総合領域では、「コト」「モノ」「情報」の分野を横断的に学び、ものごとを実現していける企画提案力やプロデュース・ディレクション能力を身につけます。今回は、私が実行委員会のメンバーとして携わっている第4回PATinKyoto京都版画トリエンナーレ2025について報告します。
会期は2025年4月15日-2025年5月11日、会場が京都市京セラ美術館[ 本館南回廊2階 ]にて開催されました。PATinKyotoとは、 Print Art Triennale in Kyotoの意味で、トリエンナーレとは3年に1度、京都で開催される現代版画の展覧会のことです。私は準備期間を経て2013年の第1回から本展の実行委員として展覧会の企画や運営を行なっています。

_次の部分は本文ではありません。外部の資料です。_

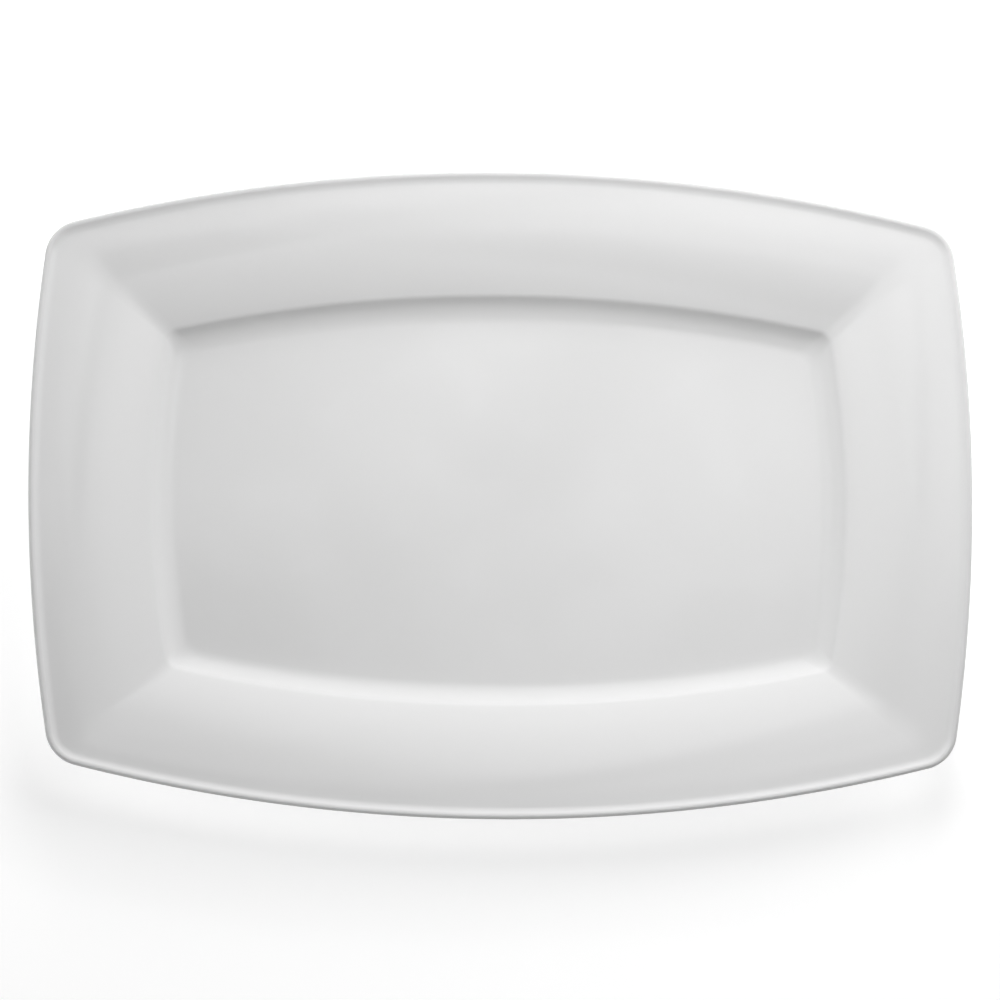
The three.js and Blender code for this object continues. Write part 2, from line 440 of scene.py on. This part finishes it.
def outline_on_track(given, track):
    edge = outline_of(
        given["Length"],
        given["Width"],
        given["Long side radius"],
        given["Short side radius"],
        given["Corner radius"],
    )
    well = outline_of(
        given["Well length"],
        given["Well width"],
        given["Well long side radius"],
        given["Well short side radius"],
        given["Well corner radius"],
    )
    rim = grown(edge, -given[LIP_BAND_INPUT])
    floor = {**grown(well, -given["Wall reach"]), "corner": given["Floor corner radius"]}
    foot = {**grown(well, -given["Foot inset"]), "corner": given["Foot corner radius"]}
    on_top = between(between(floor, well, track.clamped()), rim, (track - WELL).clamped())
    return between(on_top, foot, track.above((RIM + FOOT) / 2))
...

本展の特徴としては、一般公募式のコンクールではなくPATの実行委員会が選んだ複数の推薦者によって作家は選出されています。さらに大きな空間を提供することで思い切った作品展示が可能になります。会場では全国から集まった17組20名の作家が、異なるテーマや手法・技法によって版画表現のみならす、写真や映像や立体などの多岐にわたる作品が展示されました。作家の皆さんからは先鋭的な表現の中に、ふだんから意識をすることがなかった事柄や心理的な揺らぎや駆け引きも内容に含まれてい
るようでした。描く、彫る、擦るなどの手仕事による木版画からデジタル画像の編集と高度な技術によって印刷された作品など幅広い版画の可能性を見出す作品の数々を披露いただきました。



私は実行委員長として会議を重ねながら、企画内容から資金調達、情報宣伝、搬入・展示・搬出まで少ないスタッフと協力をして共に展覧会をまとめてきました。会期中に実施した各種のトークイベントやシンポジウムには、一般の方々や学生の方々など多くの来館者がありました。また、成安造形大学の課外授業では、様々な作品を前にして作者のテーマや技法について解説するなかで、学生の皆さんからの質疑応答で盛り上がりました。この展覧会の様子は新聞や雑誌でも取り上げていただきました。最後になりましたが、本展に携わっていただいた作家の皆さんや推薦者の方々、多大な支援をいただいている一般財団法人NISSHA財団や協賛各社のほか全ての方々に感謝いたします。